This news out of New Zealand is a little far afield, but because the country is a couple steps farther down the delusion of government’s ensuring total “pay equity,” it provides a good warning.
Twenty-six workers have been left jobless and 10 residents homeless after a Taranaki rest home announced its closure – partly blaming the decision on new pay legislation. …
The decision comes following last month’s proposal to close the Pukaka St rest home, which opened 25 years ago, because of the impact of Pay Equity Legislation and occupancy levels.
For the most part, companies set their pay rates for reasons that aren’t greed and bigotry. If government forces them to increase pay, or makes regulations more expensive, something has to give. Either reductions in quality or reductions in employees.

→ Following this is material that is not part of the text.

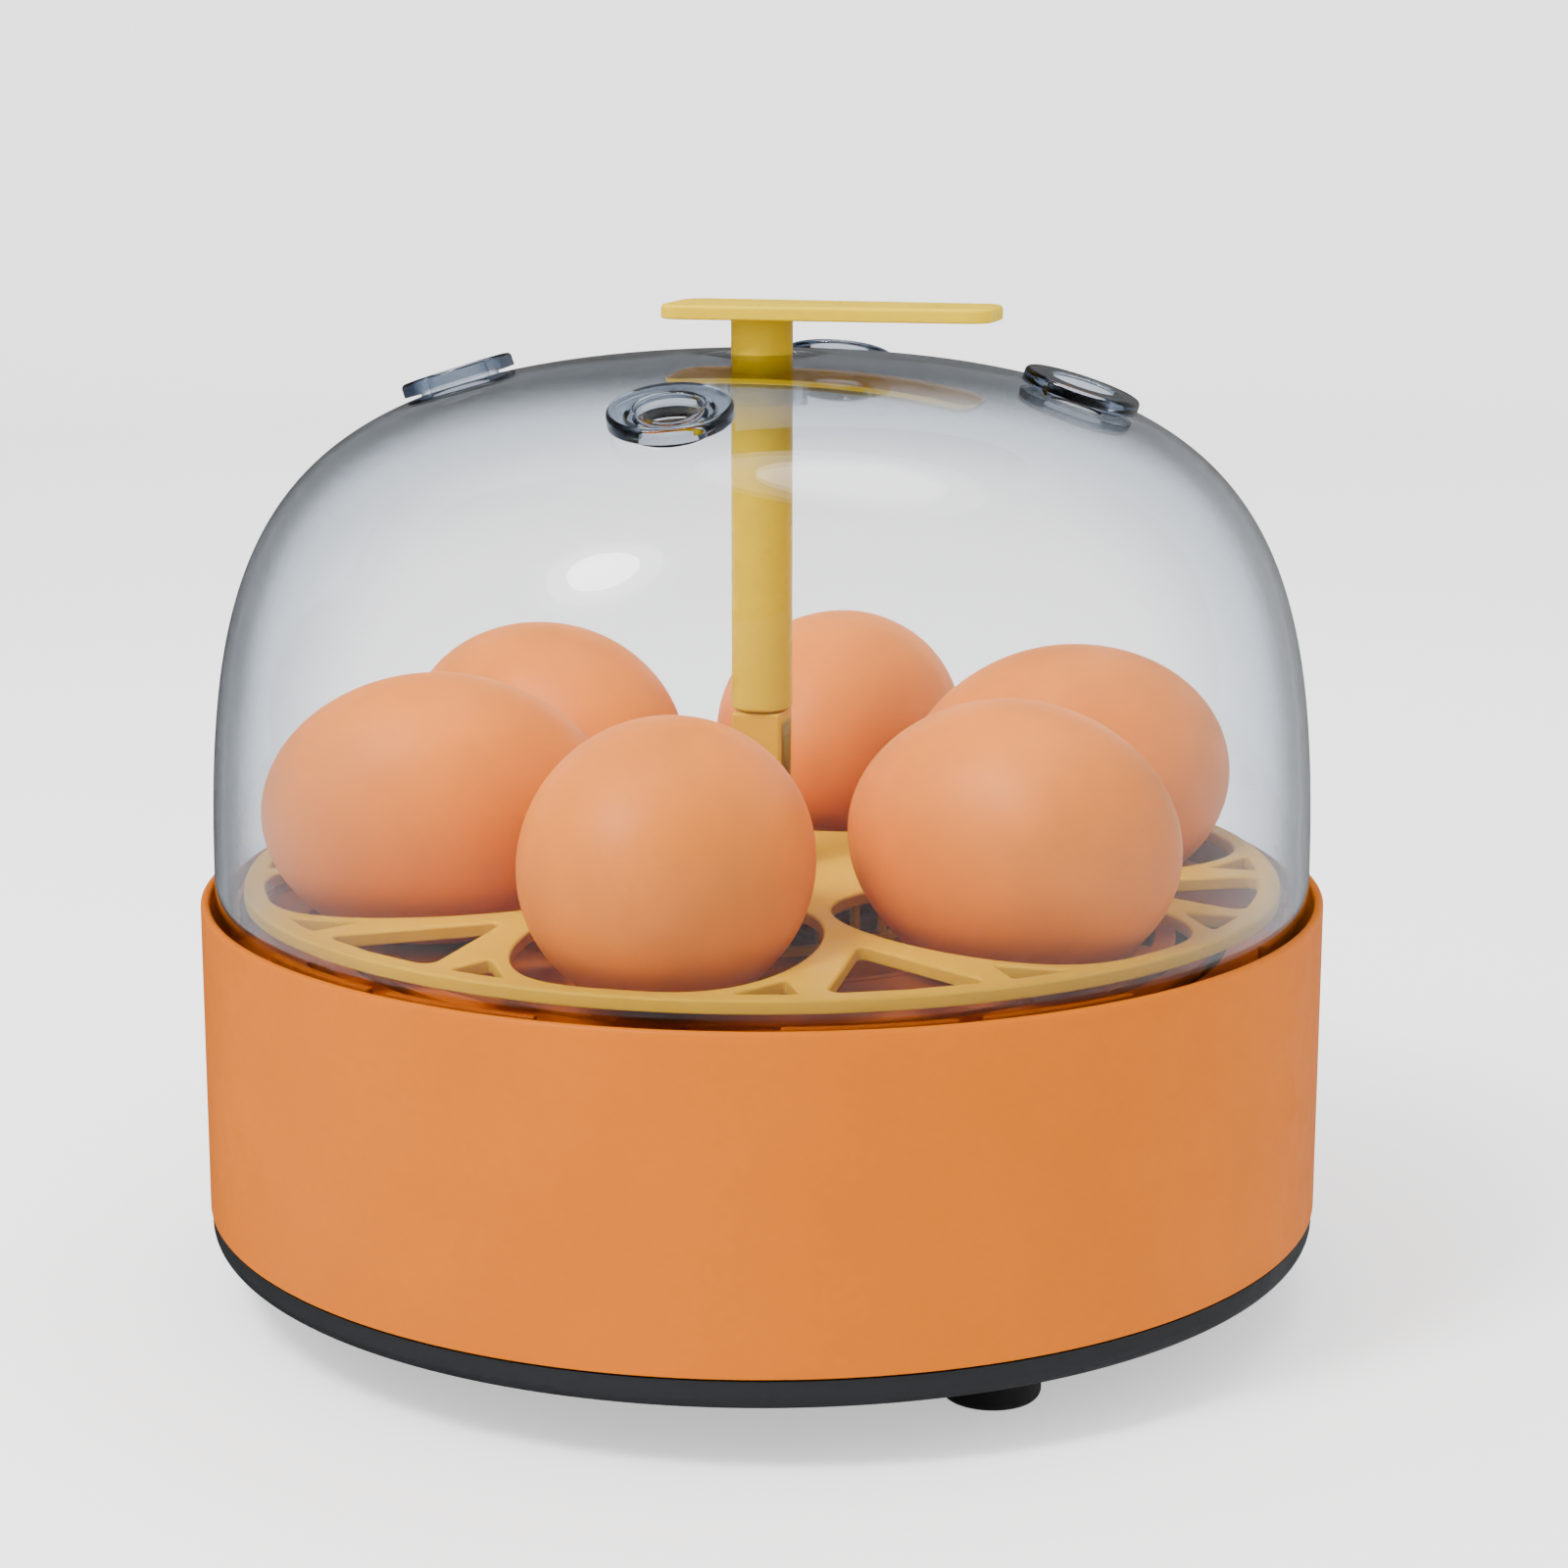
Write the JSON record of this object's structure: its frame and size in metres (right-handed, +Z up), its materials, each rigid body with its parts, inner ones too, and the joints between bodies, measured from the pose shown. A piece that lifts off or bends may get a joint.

In New Zealand’s case, politicians have gone beyond even the insane proposal currently lurking in Rhode Island’s General Assembly. Following the obvious logic of progressive thinking, when New Zealand observed that the so-called “pay gap” isn’t the result of individual sexism, but of broader factors, the government didn’t rethink its meddling, but doubled down. Now, regulations seek to ensure pay equity between entirely different industries that tend to be dominated by one or the other sex:
Since its inception, it was commonly believed that the Equal Pay Act 1972 was limited to abolishing differences in pay rates between men and women within the same occupation. Nevertheless, in 2012 Kristine Bartlett brought an action against her employer, Terranova Homes, claiming her pay rate did not provide for equal pay within the meaning of the Act. Ms Bartlett had 20 years’ experience as an aged care worker but was only paid NZ$14.46 per hour, a mere 71c above the minimum wage. An inquiry by the Human Rights Commission led to a finding that low pay rates in the aged care sector were caused by historic undervaluation of a role which was traditionally considered “women’s work”. So this was not a claim of direct discrimination, as both male and female caregivers receive the same depressed pay rate. Rather, this was a claim that pay rates of all caregivers are discounted because the profession is predominantly occupied by women.
Section 3(1)(b) of the Equal Pay Act states that the court may consider the pay rate of a male comparator to determine whether gender discrimination is evident in pay rates of those in female-dominated occupations. The question before the Employment Court, and subsequently the Court of Appeal, was whether Parliament intended the comparator to be an actual male from within the same workplace, or if it extended to a hypothetical male from outside the industry. Both courts were in agreement that to select a male performing the identical role would simply perpetuate systemic discrimination, as both men and women in female-dominated occupations receive a depressed pay rate. Thus, it has been held that a section 3(1)(b) inquiry allows the court to admit evidence of what would be paid to a hypothetical male from outside the industry who performs a role equivalent in value to that of a woman in a female-dominated occupation. It therefore, recognises the right to “equal pay for work of equal value” through a modern interpretation of the Equal Pay Act.
We’d do better to control the impulse never to challenge our initial assumptions. Markets account for much more than people’s pay, bringing into the equation so many, and such subtle, factors that no central bureaucracy or court could possibly make more-fair decisions for an entire community.
Some jobs are safer. Some are more fulfilling. Some require longer hours. Some provide more flexibility. Some take more education. Some take more on-the-job experience. Attempting to fine tune all of that through the very narrow lenses of sex and salary will inevitably make things less fair and cause people to lose their jobs and the services on which they rely.